Syatt: BIPOC are important because they are the communities that are hit hardest by environmental injustices. They also have the trust of their community and understand some of the challenges that may exist in engaging community members in the environmental movement or some of the challenges in elevating the voices of residents who are making a difference.
YWCA: How is education critical to addressing environmental racism in Ohio?
Syatt: The education piece is really important. Folks outside of the BIPOC community need to know that there are BIPOC folks doing this work! Thanks to organizations like Black Environmental Leaders a space was created for black environmentalists to elevate their voices, organize, and advocate for their community. Community members may not be able to always call it by name, but they know and are living these injustices. Sometimes it is helping reach that deeper understanding as to WHY things are the way they are and HOW to advocate for change.
YWCA: How are children important to addressing environmental racism in Ohio?
Syatt: Our youth will be our next leaders. Unfortunately, they will inherit a mess. We have to uplift and support young people during this movement. They are much more knowledgeable and progressive, and inherently look through an equity lens.
YWCA: How is community involvement and uplifting the voices of those affected related to climate justice?
Syatt: Who better to tell the stories of how environmental injustices impact their lives than the communities impacted. It follows the “Do nothing about us, without us” rules. We have to create the table, create the space to advance the movement.
YWCA: How do you and the SYATT lead the charge in centering community need?
Syatt: Syatt was born out of a need for equity and restoring balance in outdoor spaces. Our programming is driven by our community members. We design tailored programming and experiences for black folks to address access issues to outdoor spaces and barriers to nature that exist within the community.
YWCA: Once community need is targeted by an organization, how can we support them in their work?
Syatt: Provide a platform for education and engagement. Communication goes a long way. We’ve noticed through the years that we are so busy grinding for our purpose and mission that we fail to tell our story and reach folks that need to know about us and understand our work.

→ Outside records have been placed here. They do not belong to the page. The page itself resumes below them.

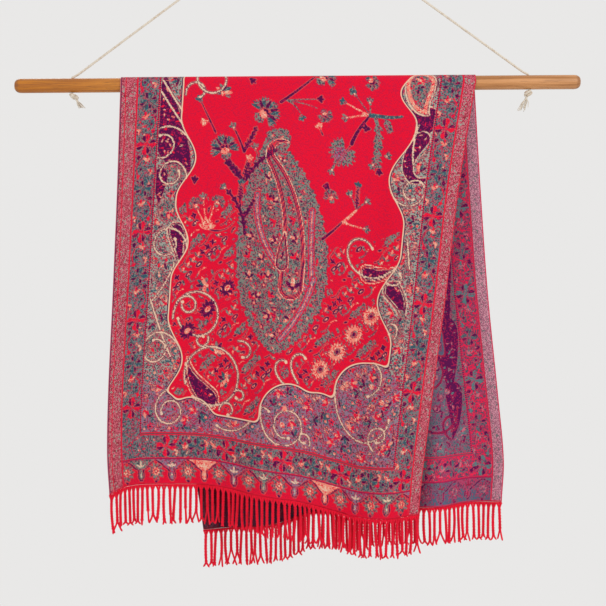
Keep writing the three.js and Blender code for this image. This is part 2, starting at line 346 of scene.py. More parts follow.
# Lines along the selvages: start, end, tone
EDGE_LINES = ((0.0, 1.6, "selvage"), (1.6, 3.2, "plum"), (10.5, 12.2, "edge_red"), (32.6, 35.8, "edge_red"))
# Lines along the hem: how far they stop from the selvages, start, end, tone
HEM_LINES = (
    (78.0, 94.8, 97.0, "edge_red"), (78.0, 97.0, 98.6, "shadow"), (78.0, 98.6, 100.6, "edge_red"),
    (SELVAGE_WIDTH, 48.0, 50.2, "maroon"), (SELVAGE_WIDTH, 50.2, 51.6, "edge_red"),
)


def cloth_material(name, tones):
    s = Shader(name, 0.9, 0.04, 0.15)
    where = s.attribute("cloth", "Vector")
    u, h = s.axis(where, "X"), s.axis(where, "Y")
    edge = s.math("MINIMUM", u, s.math("SUBTRACT", CLOTH_WIDTH + RIGHT_TRIM, u))
    boundary = s.attribute("boundary")
    fibre = s.noise(where, (0.9, 0.35, 1.0), 2.0)
    speck = s.cells(where, (2.6, 1.9, 1.0), 1.0)
    pepper = s.cells(where, (2.1, 2.5, 1.0), 2.0)
    fine = s.cells(where, (1.5, 1.5, 1.0), 3.0)
    jitter = s.plus(s.plus(s.times(fibre, 2.6), s.times(fine, 1.2)), -1.9)

    def inked(distance):
        return s.under(s.plus(distance, jitter), 0.0, 0.4)

    def flecked(tone, first, share, second="shadow", rest=0.0):
        """A tone with shares of its threads in one or two others."""
        colour = s.mix(s.some(speck, share), tones[tone], tones[first])
        return s.mix(s.some(pepper, rest), colour, tones[second]) if rest else colour

    field = s.mix(s.times(s.some(speck, 0.3), 0.55), tones["field"], tones["field_fleck"])
    side = flecked("panel", "panel_fleck", 0.34, "shadow", 0.22)
    low = flecked("mauve", "panel_fleck", 0.34, "shadow", 0.16)
    colour = s.mix(inked(boundary), field, s.mix(s.under(h, 200.0, 30.0), side, low))
    in_band = s.math("MAXIMUM", s.under(edge, BAND_WIDTH, 0.5), s.under(h, BAND_TOP, 0.5))
    outside = s.math("SUBTRACT", 1.0, in_band)
    colour = s.mix(in_band, colour, flecked("band", "panel_fleck", 0.36, "shadow", 0.3))
    hem = s.mix(s.some(pepper, tones["hem_share"]), field, tones["panel_fleck"])
    colour = s.mix(s.under(h, HEM_TOP, 0.5), colour, hem)
    colour = s.mix(s.times(s.band(boundary, -3.6, -1.5), outside), colour, tones["plum"])
    threads = {
        "grey": flecked("grey", "panel_fleck", 0.3, "shadow", 0.26),
        "blush": flecked("mauve", "blush", 0.42, "shadow", 0.12),
        "plum": flecked("plum", "maroon", 0.24),
        "red": flecked("red", "maroon", 0.16),
        "teal": flecked("teal", "grey", 0.24, "shadow", 0.2),
        "salmon": flecked("salmon", "red", 0.2, "cream", 0.14),
        "cream": tones["cream"],
    }
    for ink in INKS:
        distance = s.attribute(ink)
        colour = s.mix(inked(distance), colour, threads[ink])
        if ink in RIMS:
            colour = s.mix(s.times(s.band(distance, -0.5, 0.7), 0.25), colour, tones[RIMS[ink]])
    colour = s.mix(s.times(s.band(boundary, -1.5, 1.0), outside), colour, tones["cream"])
    twill = s.math("SINE", s.times(s.plus(u, s.times(h, 0.8)), 1.9))
    mottled = s.plus(s.times(twill, 0.4), s.times(s.plus(fine, -0.5), 2.2))
    heather = s.mix(s.under(mottled, 0.0, 0.3), tones["selvage"], tones["selvage_dark"])
    heather = s.mix(s.some(pepper, 0.1), heather, tones["panel"])
    colour = s.mix(s.under(edge, SELVAGE_WIDTH, 0.4), colour, heather)
    for start, end, tone in EDGE_LINES:
        colour = s.mix(s.band(edge, start, end), colour, tones[tone])
    dots = s.under(s.math("SINE", s.times(h, 1.5)), 0.2, 0.4)
    dotted = s.times(s.band(edge, 77.4, 80.2), s.over(h, BAND_TOP, 0.5))
    colour = s.mix(dotted, colour, s.mix(dots, tones["plum"], tones["edge_red"]))
    for stop, start, end, tone in HEM_LINES:
        line = s.times(s.band(h, start, end), s.over(edge, stop, 0.4))
        colour = s.mix(line, colour, tones[tone])
    colour = s.mix(s.under(h, 3.2, 1.0, 0.8), colour, tones["edge_red"])
    # Painted shade, partly the cloth's own dark plum: near the hem over the left part, the reverse is
    # darkened towards plum where the back fall lies in the gap behind the front fringe
    gap_shade = s.times(s.under(u, 420.0, 60.0, tones["gap_shade"]), s.under(h, 110.0, 30.0))
    colour = s.mix(gap_shade, colour, tones["plum"], "MULTIPLY")
    colour = s.mix(s.under(fibre, 0.47, 0.22, 0.18), colour, (0.0, 0.0, 0.0, 1.0))
    weave = s.math("SINE", s.times(s.plus(u, h), 4.2))
    s.bump(s.plus(s.times(weave, 0.35), fibre), 0.3, 0.0006)
    return s.paint(colour)


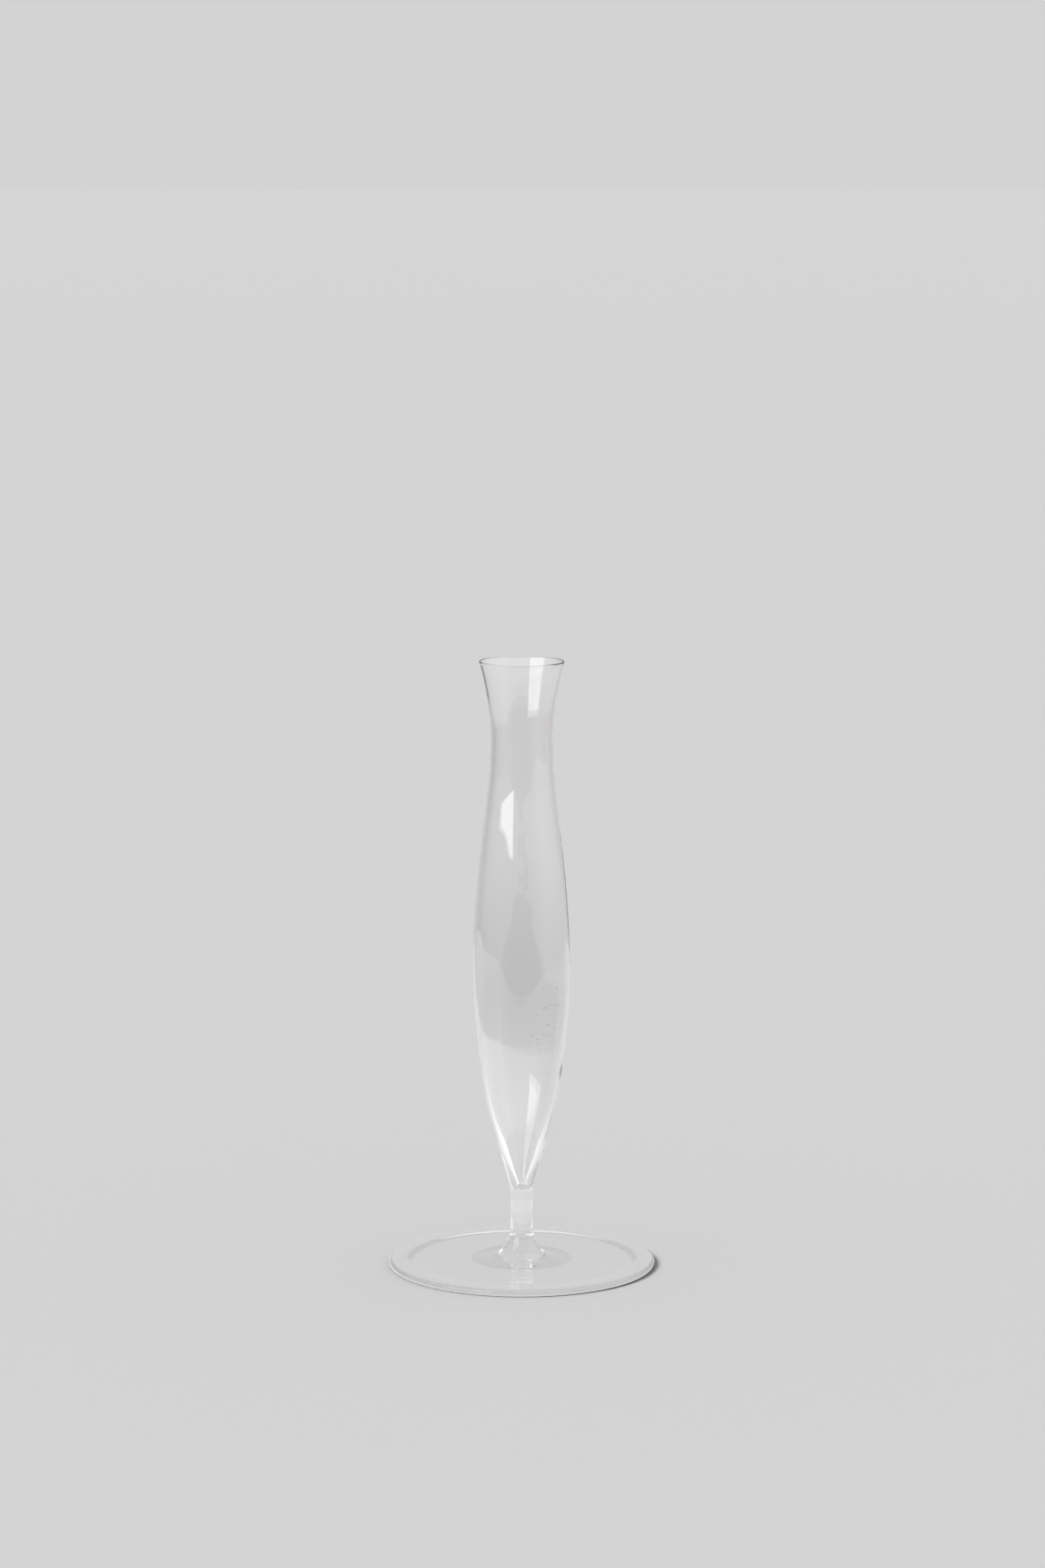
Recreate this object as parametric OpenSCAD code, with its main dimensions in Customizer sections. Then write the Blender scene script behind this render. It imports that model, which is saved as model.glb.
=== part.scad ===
// Footed bud vase in clear glass. A long, slender bowl with a flared mouth is drawn down to a solid
// point. It is welded to a short solid stem, which stands on a small collar and a wide spun foot.
// Millimetres, +Z up. The origin is the centre of the plane that the foot rests on.

/* [Overall] */
// Height from the resting plane to the lip
height = 210; // [205:1:216]
// Height of the weld between the bowl and the stem
bowl_z = 27.3; // [26.5:0.1:28]
// Height of the weld between the stem and the collar
stem_z = 11.1; // [10:0.1:12]
// Height of the weld between the collar and the foot
collar_z = 5.3; // [5:0.1:6]

/* [Bowl] */
// Outside diameter of the mouth
mouth_d = 29.2; // [27:0.1:32]
// Outside diameter of the neck at its narrowest
neck_d = 21.1; // [19:0.1:24]
// Height of the narrowest point of the neck
neck_z = 183; // [178:1:188]
// Outside diameter of the shoulder below the neck
shoulder_d = 25; // [24:0.1:26]
// Height of the shoulder
shoulder_z = 157.4; // [152:0.1:162]
// Outside diameter of the belly at its widest
belly_d = 33.2; // [31:0.1:36]
// Height of the widest point of the belly
belly_z = 105; // [98:1:110]
// Outside diameter of the hip, where the belly starts to close faster
hip_d = 27.6; // [26.5:0.1:29]
// Height of the hip
hip_z = 67.4; // [64:0.1:71]
// Outside diameter where the belly turns into the straight taper
taper_d = 17.8; // [17:0.1:19]
// Height where the straight taper begins
taper_z = 44.8; // [43:0.1:47]

/* [Wall] */
// Thickness of the fire-polished lip
lip_t = 0.6; // [0.5:0.1:0.9]
// Wall thickness from the neck to the belly
wall_t = 0.95; // [0.8:0.05:1.2]
// Wall thickness at the hip
hip_t = 1.1; // [0.9:0.05:1.3]
// Wall thickness where the straight taper begins
taper_t = 2.2; // [1.9:0.1:2.5]
// Radius of the rounded tip of the hollow
tip_r = 0.85; // [0.6:0.05:1.1]
// Thickness of solid glass between the hollow and the stem
heel_t = 0.7; // [0.5:0.1:1]

/* [Stem and collar] */
// Diameter of the stem at its two ends
stem_d = 7.8; // [7.4:0.1:8.2]
// Diameter of the stem at its slight waist
stem_waist_d = 7.4; // [7:0.1:7.8]
// Radius of the rounded lower edge of the stem
stem_edge_r = 0.35; // [0.2:0.05:0.5]
// Diameter of the collar under the stem
collar_top_d = 8; // [7.8:0.1:8.6]
// Diameter of the collar on the foot
collar_d = 13.4; // [12.5:0.1:14.5]

/* [Foot] */
// Diameter of the foot
foot_d = 92; // [86:1:98]
// Thickness of the foot at its edge
foot_t = 2.25; // [2:0.05:2.6]
// How quickly the foot's centre runs out into the flat plate
spread = 2.3; // [1.8:0.1:2.6]
// Number of tooled rings round the centre of the foot
ring_count = 8; // [6:1:10]
// Diameter where the tooled rings end
ring_d = 34.6; // [30:0.2:38]
// Height of one tooled ring
ring_h = 0.18; // [0.1:0.02:0.24]
// Width of the flat land that the foot rests on
land_w = 4.8; // [3:0.2:7]
// Depth of the shallow hollow under the foot
hollow_h = 0.5; // [0.3:0.1:0.8]
// Width of the slope between the land and the hollow
hollow_w = 2.4; // [1.5:0.1:4]

/* [Hidden] */
$fn = 96;
GLASS = [0.86, 0.89, 0.89, 0.5];
STEPS = 9;              // straight pieces in each span of a curve
ARC_STEPS = 8;          // straight pieces in a rounded edge
RING_STEPS = 6;         // straight pieces in one tooled ring

// Slopes of the bowl's sides, in radius per height
mouth_slope = 0.3;
shoulder_slope = -0.125;
hip_slope = 0.125;
hip_inside_slope = 0.16;
taper_slope = 0.27;
taper_inside_slope = 0.4;
heel_slope = 0.29;
tip_slope = 0.28;

lip_z = height - lip_t / 2;
heel_z = bowl_z + heel_t;
tip_z = heel_z + tip_r;
tip_angle = -atan(tip_slope);

// A station is [height, radius, slope]
outside = [
    [bowl_z, stem_d / 2, heel_slope],
    [taper_z, taper_d / 2, taper_slope],
    [hip_z, hip_d / 2, hip_slope],
    [belly_z, belly_d / 2, 0],
    [shoulder_z, shoulder_d / 2, shoulder_slope],
    [neck_z, neck_d / 2, 0],
    [lip_z, mouth_d / 2, mouth_slope],
];
inside = [
    [tip_z + tip_r * sin(tip_angle), tip_r * cos(tip_angle), tip_slope],
    [taper_z, taper_d / 2 - taper_t, taper_inside_slope],
    [hip_z, hip_d / 2 - hip_t, hip_inside_slope],
    [belly_z, belly_d / 2 - wall_t, 0],
    [shoulder_z, shoulder_d / 2 - wall_t, shoulder_slope],
    [neck_z, neck_d / 2 - wall_t, 0],
    [lip_z, mouth_d / 2 - lip_t, mouth_slope],
];
stem_side = [
    [stem_z + stem_edge_r, stem_d / 2, 0],
    [(bowl_z + stem_z) / 2, stem_waist_d / 2, 0],
    [bowl_z, stem_d / 2, 0],
];
collar_side = [
    [collar_z, collar_d / 2, -0.75],
    [stem_z, collar_top_d / 2, -0.12],
];

// Point of the smooth cubic between two stations, as [radius, height]
function between(a, b, t) =
    let (h = b[0] - a[0], s = 1 - t)
    [
        a[1] * s * s * (1 + 2 * t) + b[1] * t * t * (3 - 2 * t) + h * t * s * (a[2] * s - b[2] * t),
        a[0] + h * t,
    ];

// Smooth curve through every station, from the first to the last
function curve(stations) = [
    for (i = [0 : len(stations) - 2], k = [i == 0 ? 0 : 1 : STEPS])
        between(stations[i], stations[i + 1], k / STEPS),
];

// Points of an arc about [x, y], strictly between its two angles. Its ends belong to its neighbours.
function arc(x, y, r, from, to) = [
    for (k = [1 : ARC_STEPS - 1])
        let (a = from + (to - from) * k / ARC_STEPS)
        [x + r * cos(a), y + r * sin(a)],
];

function backwards(points) = [for (i = [len(points) - 1 : -1 : 0]) points[i]];

// Height of the foot's top at radius r, without the tooled rings
function foot_top(r) =
    foot_t + (collar_z - foot_t) * exp((collar_d / 2 - r) / spread);

// Radius of the tooled rings at a phase from 0 to ring_count. They lie closer together further out.
function ring_r(phase) = collar_d / 2 + (ring_d - collar_d) / 2 * pow(phase / ring_count, 0.8);

// Top of the foot through the tooled rings, outwards from the collar
function rings() = [
    for (k = [0 : ring_count * RING_STEPS])
        let (phase = k / RING_STEPS, r = ring_r(phase))
        [r, foot_top(r) + ring_h * (1 - cos(360 * phase)) / 2],
];

module bowl() {
    color(GLASS)
        rotate_extrude()
            polygon(concat(
                [[0, bowl_z]],
                curve(outside),
                arc(mouth_d / 2 - lip_t / 2, lip_z, lip_t / 2, 0, 180),
                backwards(curve(inside)),
                arc(0, tip_z, tip_r, tip_angle, -90),
                [[0, heel_z]]
            ));
}

module stem() {
    color(GLASS)
        rotate_extrude()
            polygon(concat(
                [[0, stem_z], [stem_d / 2 - stem_edge_r, stem_z]],
                arc(stem_d / 2 - stem_edge_r, stem_z + stem_edge_r, stem_edge_r, -90, 0),
                curve(stem_side),
                [[0, bowl_z]]
            ));
}

module collar() {
    color(GLASS)
        rotate_extrude()
            polygon(concat([[0, collar_z]], curve(collar_side), [[0, stem_z]]));
}

module foot() {
    edge_r = foot_t / 2;
    plate_r = foot_d / 2 - edge_r;
    land_r = plate_r - land_w;
    color(GLASS)
        rotate_extrude()
            polygon(concat(
                [[0, hollow_h], [land_r - hollow_w, hollow_h], [land_r, 0], [plate_r, 0]],
                arc(plate_r, edge_r, edge_r, -90, 90),
                [[plate_r, foot_t]],
                backwards(rings()),
                [[0, collar_z]]
            ));
}

bowl();
stem();
collar();
foot();
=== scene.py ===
"""Looks of a footed glass bud vase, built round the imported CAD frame. Metres, +Z up."""

import math
import random

import bmesh
import bpy
from mathutils import Matrix, Vector


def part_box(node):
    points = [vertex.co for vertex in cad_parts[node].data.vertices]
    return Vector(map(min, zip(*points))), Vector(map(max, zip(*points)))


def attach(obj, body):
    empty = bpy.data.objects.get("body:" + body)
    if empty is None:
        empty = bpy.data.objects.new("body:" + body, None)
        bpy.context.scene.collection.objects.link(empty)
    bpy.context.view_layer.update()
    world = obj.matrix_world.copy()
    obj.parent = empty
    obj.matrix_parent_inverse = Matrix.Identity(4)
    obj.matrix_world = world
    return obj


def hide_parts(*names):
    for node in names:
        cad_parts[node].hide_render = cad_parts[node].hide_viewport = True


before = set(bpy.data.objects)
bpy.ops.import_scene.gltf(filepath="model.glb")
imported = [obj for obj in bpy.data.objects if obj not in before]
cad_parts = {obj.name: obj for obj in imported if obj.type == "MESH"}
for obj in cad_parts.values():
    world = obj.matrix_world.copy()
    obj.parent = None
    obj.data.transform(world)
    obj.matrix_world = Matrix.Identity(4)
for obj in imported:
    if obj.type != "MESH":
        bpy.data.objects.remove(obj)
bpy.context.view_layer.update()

MM = 0.001

# ---- Sizes from the frame ----
bowl_low, bowl_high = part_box("bowl")
stem_low, stem_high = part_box("stem")
collar_low, collar_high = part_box("collar")
foot_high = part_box("foot")[1]

BOWL_Z = bowl_low.z
STEM_Z = stem_low.z
COLLAR_Z = collar_low.z
TOP_Z = bowl_high.z
STEM_R = stem_high.x
COLLAR_R = collar_high.x
FOOT_R = foot_high.x

# ---- The glass's own dimensions, as in the CAD ----
LIP_T = 0.6 * MM
WALL_T = 0.95 * MM
TIP_R = 0.85 * MM
TIP_SLOPE = 0.28
TIP_Z = BOWL_Z + 0.7 * MM + TIP_R
TIP_ANGLE = -math.atan(TIP_SLOPE)
MOUTH_R = 14.6 * MM
LIP_Z = TOP_Z - LIP_T / 2
STEM_WAIST_R = 3.7 * MM
STEM_EDGE_R = 0.35 * MM
COLLAR_TOP_R = 4.0 * MM
FOOT_T = 2.25 * MM
SPREAD = 2.3 * MM
RING_COUNT = 8
RING_END_R = 17.3 * MM
RING_H = 0.18 * MM
LAND_W = 4.8 * MM
HOLLOW_W = 2.4 * MM
HOLLOW_H = 0.5 * MM

# Stations are (height, radius, slope of the radius)
OUTSIDE = [
    (BOWL_Z, STEM_R, 0.29),
    (44.8 * MM, 8.9 * MM, 0.27),
    (67.4 * MM, 13.8 * MM, 0.125),
    (105.0 * MM, 16.6 * MM, 0.0),
    (157.4 * MM, 12.5 * MM, -0.125),
    (183.0 * MM, 10.55 * MM, 0.0),
    (LIP_Z, MOUTH_R, 0.3),
]
INSIDE = [
    (TIP_Z + TIP_R * math.sin(TIP_ANGLE), TIP_R * math.cos(TIP_ANGLE), TIP_SLOPE),
    (44.8 * MM, 6.7 * MM, 0.4),
    (67.4 * MM, 12.7 * MM, 0.16),
    (105.0 * MM, 16.6 * MM - WALL_T, 0.0),
    (157.4 * MM, 12.5 * MM - WALL_T, -0.125),
    (183.0 * MM, 10.55 * MM - WALL_T, 0.0),
    (LIP_Z, MOUTH_R - LIP_T, 0.3),
]
STEM_SIDE = [
    (STEM_Z + STEM_EDGE_R, STEM_R, 0.0),
    ((BOWL_Z + STEM_Z) / 2, STEM_WAIST_R, 0.0),
    (BOWL_Z, STEM_R, 0.0),
]
COLLAR_SIDE = [(COLLAR_Z, COLLAR_R, -0.75), (STEM_Z, COLLAR_TOP_R, -0.12)]


# ---- Outlines, as lists of (radius, height) ----
def between(a, b, t):
    """Point of the smooth cubic between two stations."""
    h, s = b[0] - a[0], 1 - t
    r = a[1] * s * s * (1 + 2 * t) + b[1] * t * t * (3 - 2 * t) + h * t * s * (a[2] * s - b[2] * t)
    return r, a[0] + h * t


def curve(stations, step):
    """Smooth curve through every station, with a point about every step."""
    points = [(stations[0][1], stations[0][0])]
    for a, b in zip(stations, stations[1:]):
        n = max(2, round((b[0] - a[0]) / step))
        points += [between(a, b, k / n) for k in range(1, n + 1)]
    return points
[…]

YWCA: Do we as individuals have a personal responsibility in working to achieve climate justice? How can we achieve this?
Syatt: Understanding one’s impact on climate change is huge. It is very easy to distance yourself when you do not see yourself represented within the movement, taking on the , “meh, this aint for me” attitude. Especially when the voices and contributions from folks like you have been consistently minimized. It is extremely important for individuals to understand how climate justice impacts their health, families, careers, and future. It is also important to make those cultural connections to show how BIPOC folks have been stewards of the environment for generations.
YWCA: How can BIPOC’s difficult relationship with the environment and outdoor activities be repaired?
Syatt: Organizations like Syatt confront head on the barriers and challenges that people of color face outdoors. We need to reconnect with nature. Tap into our ancestors and restore that love for land and water…and the sense of respect for the planet that comes with that relationship. Syatt is helping folks repair that broken relationship with someone that has been so near and dear to our existence…nature.
YWCA: What does true climate justice look like in Cleveland?
Syatt: We hope that like in 1969, Cleveland can stand at the front of the environmental movement, but for more positive reasons. We hope to lead the charge when it comes to setting examples of how political leadership and community can work together to address injustice and make Cleveland a stronger city because everyone benefits from climate justice. It is not just for certain neighborhoods or communities. When community organizations and community leaders are respected for their expertise and contribution to the movements…..and when the health and future of each and every Cleveland resident is regarded with intention and prudence, we will be on the right track.